If a miner (that is, a node in the network) wants to add a block to the blockchain and solve a puzzle (at the Proof of Work consensus mechanism), then the solution to this puzzle must be approved by the network. So this miner sends the solution to all the nodes and the nodes check if puzzle outcome is valid. If 51% of the nodes approve the block (they approve the solution of the hashing puzzle), the miner who had solved this solution the fastest gets to add it to the blockchain. Conversely, if 51% of the nodes do not approve it, then this transaction (in the form of a block) is not added to the blockchain.

The BFT need not be used only for adding blocks to the blockchain. The BFT can also be applied in the Proof of Stake (PoS) consensus protocol. In the PoS, participants (i.e., nodes) must deploy their crypto (tasks) before they can join the blockchain network. It is a kind of deposit. If the nodes do not do their job properly, they can lose their deposit (or stake). For example, think of approving illegal transactions.

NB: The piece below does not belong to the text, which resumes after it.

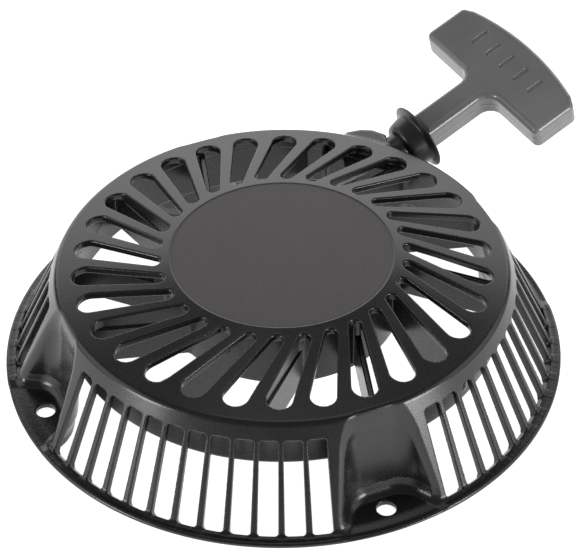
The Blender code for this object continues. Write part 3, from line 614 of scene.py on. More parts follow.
def make_housing(look):
    moved, faces, exact = build_housing()
    quads = np.array(faces)
    pairs = np.concatenate([quads[:, [0, 1]], quads[:, [1, 2]], quads[:, [2, 3]], quads[:, [3, 0]]])
    pairs.sort(axis=1)
    keys, counts = np.unique(pairs[:, 0].astype(np.int64) * 10 ** 7 + pairs[:, 1], return_counts=True)
    open_keys = keys[counts == 1]
    loose = np.unique(np.concatenate([open_keys // 10 ** 7, open_keys % 10 ** 7]))
    middle = PLATE_TOP - LABEL_DEPTH - WALL / 2
    points = [tuple(p) for p in moved]
    upper = ring_order(points, [i for i in loose if points[i][2] > middle])
    lower = ring_order(points, [i for i in loose if points[i][2] <= middle])
    count = len(upper) // 6
    top = PLATE_TOP - LABEL_DEPTH
    ceiling = top - WALL
    fill_centre(points, faces, upper, [(42.5, top), (28.0, top), (12.0, top), (0.0, top)], count, False)
    post = arc((POST_RADIUS + 1.5, ceiling - 1.5), 1.5, math.pi / 2, math.pi, 4)
    foot = arc((POST_RADIUS - 0.6, POST_END + 0.6), 0.6, 0.0, -math.pi / 2, 3)
    profile = [(42.5, ceiling), (28.0, ceiling), *post, (POST_RADIUS, 34.0), *foot,
               (3.1, POST_END), (2.6, POST_END + 0.5), (2.6, 38.0), (0.0, 39.2)]
    fill_centre(points, faces, lower, profile, count, True)
    item = mesh_object("cover_casting", np.array(points) * MM, faces, look)
    chosen = flat_points(moved, quads)
    chosen = chosen[length2(moved[chosen, 0], moved[chosen, 1]) > CENTRE_RADIUS + 2.0]
    group = item.vertex_groups.new(name="thinned")
    group.add([int(i) for i in chosen], 1.0, "REPLACE")
    thin = item.modifiers.new("thin", "DECIMATE")
    thin.ratio = HOUSING_KEEP
    thin.vertex_group = group.name
    apply_modifiers(item)
    item.vertex_groups.clear()
    item.data.shade_smooth()
    exact_normals(item, exact, lambda p: length2(p[:, 0], p[:, 1]) > CENTRE_RADIUS + 1.0)
    return item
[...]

Other participants in the network decide when a node is not doing its job properly. If 51% or more of the network decide that a node has not done its job properly, then this node can lose its stake. Then this node is removed from the network and this node can never participate in the blockchain again.

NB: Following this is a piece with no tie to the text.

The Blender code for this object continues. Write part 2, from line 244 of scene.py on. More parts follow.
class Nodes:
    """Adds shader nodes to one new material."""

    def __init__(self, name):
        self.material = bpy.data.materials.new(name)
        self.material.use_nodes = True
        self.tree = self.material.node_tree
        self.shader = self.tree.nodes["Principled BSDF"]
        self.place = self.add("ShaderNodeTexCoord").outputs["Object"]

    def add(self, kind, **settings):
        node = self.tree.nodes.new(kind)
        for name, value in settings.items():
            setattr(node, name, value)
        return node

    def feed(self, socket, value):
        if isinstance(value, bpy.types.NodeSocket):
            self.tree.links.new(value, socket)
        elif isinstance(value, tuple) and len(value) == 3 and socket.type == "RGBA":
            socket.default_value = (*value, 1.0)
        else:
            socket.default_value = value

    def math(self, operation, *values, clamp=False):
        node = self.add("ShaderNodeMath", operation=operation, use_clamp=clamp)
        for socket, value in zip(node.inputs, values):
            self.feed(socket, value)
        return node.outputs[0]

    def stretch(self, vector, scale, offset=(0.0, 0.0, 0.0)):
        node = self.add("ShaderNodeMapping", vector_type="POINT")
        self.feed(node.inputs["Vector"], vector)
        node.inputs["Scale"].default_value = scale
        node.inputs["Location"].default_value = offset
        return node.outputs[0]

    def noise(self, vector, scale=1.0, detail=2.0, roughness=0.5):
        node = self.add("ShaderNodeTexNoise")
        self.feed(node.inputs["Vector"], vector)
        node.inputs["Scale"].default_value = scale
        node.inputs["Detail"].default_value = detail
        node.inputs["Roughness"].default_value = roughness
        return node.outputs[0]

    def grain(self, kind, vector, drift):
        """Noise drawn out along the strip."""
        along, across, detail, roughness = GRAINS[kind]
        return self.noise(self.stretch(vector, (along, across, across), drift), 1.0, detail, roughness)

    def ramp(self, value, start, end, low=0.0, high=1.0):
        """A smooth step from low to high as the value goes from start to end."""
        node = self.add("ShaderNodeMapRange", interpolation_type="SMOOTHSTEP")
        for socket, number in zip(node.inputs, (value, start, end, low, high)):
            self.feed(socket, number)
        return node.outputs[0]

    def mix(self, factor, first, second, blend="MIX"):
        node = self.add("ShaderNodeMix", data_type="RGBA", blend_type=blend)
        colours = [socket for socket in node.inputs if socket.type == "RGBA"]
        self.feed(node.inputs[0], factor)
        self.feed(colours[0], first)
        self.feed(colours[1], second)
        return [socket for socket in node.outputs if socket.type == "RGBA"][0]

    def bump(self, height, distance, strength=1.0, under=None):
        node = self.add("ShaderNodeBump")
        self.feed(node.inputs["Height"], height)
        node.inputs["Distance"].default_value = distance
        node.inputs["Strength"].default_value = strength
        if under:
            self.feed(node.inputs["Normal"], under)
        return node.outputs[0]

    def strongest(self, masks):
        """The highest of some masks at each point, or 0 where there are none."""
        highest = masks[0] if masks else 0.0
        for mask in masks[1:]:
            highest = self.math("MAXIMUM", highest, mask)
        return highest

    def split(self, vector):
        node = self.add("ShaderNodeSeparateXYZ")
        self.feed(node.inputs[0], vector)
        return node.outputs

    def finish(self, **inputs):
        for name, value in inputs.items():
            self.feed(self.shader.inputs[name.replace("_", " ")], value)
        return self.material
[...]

In a few words, Byzantine fault tolerance (BFT) is the property of a system that is able to resist the class of failures derived from the Byzantine Generals’ Problem. This means that a BFT system is able to continue operating even if some of the nodes fail or act maliciously.

There is more than one possible solution to the Byzantine Generals’ Problem and, therefore, multiple ways of building a BFT system. Likewise, there are different approaches for a blockchain to achieve Byzantine fault tolerance and this leads us to the so-called consensus algorithms.

The 51% attack

The BFT has vulnerabilities that should make blockchain to provide additional security. After all, the BFT cannot be abused.

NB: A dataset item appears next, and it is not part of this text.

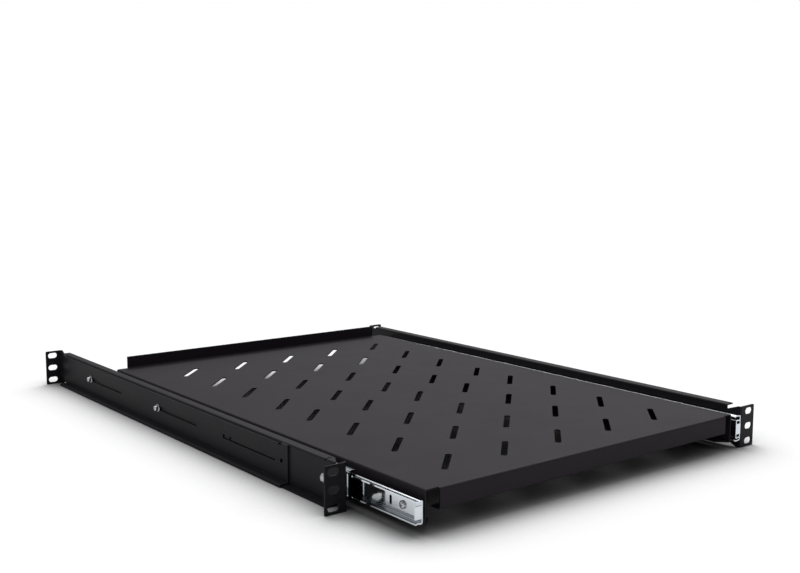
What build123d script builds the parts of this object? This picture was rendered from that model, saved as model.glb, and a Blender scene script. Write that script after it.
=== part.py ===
from build123d import *
import os

os.makedirs("parts", exist_ok=True)

# Sliding rack tray, in millimetres. X runs across the rack, +Y to the rear and +Z up.
# The origin is on the floor, in the middle of the tray's width and of the whole depth.

# Rack interface
rack_width = 482.6
ear_reach = 19.8
ear_slot_inset = 8.75
hole_pitch = 15.875
ear_height = 43.6
ear_slot_length = 12.0
ear_slot_width = 7.0
ear_corner = 1.5

# Rails: the front bracket carries the slide, and the rear bracket runs on its outside.
# Each has a lower flange turned outwards, and the front one an upper flange turned inwards.
rail_depth = 650.0
bracket_sheet = 1.5
bracket_bend = 2.0
web_height = 39.6
bracket_flange = 11.0
lower_flange = 7.1
nest_gap = 0.1
lip_gap = 0.3
lip_low = 0.4
rear_end_gap = 3.0
rear_bracket_lap = 90.0

# Neck between the ear and the flanges
neck_length = 20.0
neck_low = 16.6
neck_foot = 18.3
flange_start = 17.0
mitre_depth = 12.0
slit_place = 31.0
slit_width = 1.6
slit_rest = 2.5

# Depth adjustment
clamp_insets = (240.0, 50.0)
adjust_slot_length = 100.0
adjust_slot_width = 4.4
adjust_slot_behind = 8.0
hook_slit_rear = 212.0
hook_slit_drop = 1.7
hook_slit_width = 1.6
hook_rise = 3.6
hook_width = 4.0
hook_spacing = 13.5
dot_place = 101.0
dot_diameter = 4.4
guide_drop = 2.2
guide_tab_length = 11.0
guide_tab_rise = 1.4
guide_notch_width = 5.0
guide_notch_depth = 1.2

# Tray
tray_depth = 604.0
tray_sheet = 1.2
tray_bend = 2.0
tray_rise = 16.5
wall_height = 30.0
wall_return = 11.9
wall_setback = 3.0
front_lip_corner = 13.5
front_lip_height = 18.8
front_lip_return = 12.0
rear_lip_corner = 14.75
rear_lip_height = 13.8
slot_length = 48.0
slot_width = 6.0
slot_angle = 45.0
slot_columns = 5
slot_rows = 4
column_pitch = 69.25
row_pitch = 70.0
front_group = 157.6
rear_group = 426.3

# Slides
slide_length = 600.0
slide_sheet = 1.2
slide_bend = 1.6
outer_height = 27.6
outer_depth = 10.0
lip_drop = 1.1
ball_radius = 1.5
ball_play = 0.05
ball_line = 5.6
inner_face = 9.1
inner_reach = 6.0
race_swell = 0.45
race_inner = 1.0
race_outer = 1.9
cage_sheet = 0.8
cage_length = 150.0
cage_gap = 0.4
cage_edge = 2.6
balls_per_row = 4
stop_tab_height = 11.0
stop_tab_reach = 6.5

# Place of the tray between the rails, with the left slide part of the way open
opened = 88.0
tray_lead = 2.0

# Fasteners. Small holes, shanks and balls have eight flats, to keep the mesh light.
small_sides = 8
flange_sides = 16
screw_radius = 2.0
flange_radius = 4.5
flange_thickness = 1.0
head_width = 5.7
head_height = 3.0
low_head_height = 1.3
pan_radius = 3.6
pan_height = 2.2
spacer_width = 8.0
spacer_length = 4.6
screw_end = 1.0
nut_width = 7.0
nut_height = 3.0
fit_gap = 0.05
front_screw_place = 33.0
tray_screw_inset = 24.0
oval_place = 40.4
oval_length = 8.2
oval_width = 3.2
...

A well-known vulnerability of the BFT is the 51% attack. 51% of the network must agree to a certain decision. In this case, for example, checking a block. But what if one node owns 51% of the network, or if a few nodes work together and own 51% of the network? In this situation we speak of a 51% attack.

If a node or several nodes own most of the network, then their own transactions can always be approved. In fact, they can ensure that the network always represents 51% of the network and the transaction is always approved. Transactions that have to do with money laundering or terrorist financing can also be approved.

A node (or nodes) can then send all crypto sent through the blockchain network to its own wallet.

The nodes that perform a 51% attack obtain no any financial benefits. A 51% is usually often noticed quickly because this attack causes the crypto price to fluctuate violently and often collapse. Often the network is so fast that the hackers do not get the opportunity to convert this crypto to fiat money.

Blockchains today have implemented such security measures that such attacks can hardly occur, if at all. The bitcoin and Ethereum blockchain is so secure that a 51% will not be able to occur there. So you often don't have to worry about this kind of attack. With the lesser-known crypto projects, you do need to pay close attention. The risk with lesser-known crypto projects is bigger.

Consensus mechanism vs BFT

Is the BFT the same as a consensus mechanism? No! These two things must be distinguished from each other. They look similar, but are completely different in technique. The BFT can be applied even if the blockchain has no consensus mechanism (however, this never happens). The BFT is a process where choices can be made through the 51% principle. In principle, a consensus mechanism is totally unrelated to this. Even if there is no consensus mechanism, the 51% principle can be used. The consensus mechanism is an algorithm where a transaction can be placed on the blockchain by a node. Before a miner can do that, however, that node must first have the solution to the hashing puzzle verified by the network. If 51% of the nodes approve this, then the node is allowed to add this transaction to the blockchain. The 51% can be a part of the consensus mechanism, but it is not the same as a consensus mechanism.

Benefits of PBFT
Following are the advantages of the pBFT consensus algorithm:

  • A pBFT doesn’t require carrying out high mathematical computations like PoW.
    It is an energy-efficient consensus model.
  • A block of transactions here does not need to follow multiple confirmations by each node. Hence, it requires less time.
  • As pBFT requires every node to participate and serves the client request, each node gets the reward. Hence low reward variance between each node.

Limitations of PBFT

  • Following are the disadvantages of the pBFT consensus algorithm:
  • pBFT has a high communication overhead that will increase with the number of nodes in the network.
    It has scalability issues with more extensive networks.

In more detail

The Byzantine fault tolerance (BFT) is a concept in distributed systems that refers to the ability of a system to function correctly even when some of its components fail or behave in an unpredictable manner. In the context of blockchain technology, BFT refers to the ability of a blockchain to maintain its integrity and consistency even when some of its nodes (computers that participate in the network) are behaving maliciously or experiencing failures.

In a BFT blockchain, nodes can reach consensus on the state of the blockchain even if some of them are behaving dishonestly or experiencing failures. This is achieved through the use of advanced consensus algorithms and cryptographic techniques that allow the honest nodes to reach agreement on the state of the blockchain despite the presence of faulty nodes.

One of the main benefits of BFT blockchains is that they can achieve high levels of security and reliability even when a significant portion of the nodes in the network are behaving maliciously or experiencing failures. This makes them well-suited for applications that require a high level of security, such as financial systems or critical infrastructure.

There are several different BFT consensus algorithms that have been developed for use in blockchain technology, including PBFT (Practical Byzantine Fault Tolerance), Tendermint, and Casper. Each of these algorithms has its own unique features and trade-offs, and they are used in various blockchain projects depending on the specific requirements of the application.

Overall, BFT is an important concept in the field of distributed systems and is widely used in blockchain technology to ensure the integrity and reliability of the network.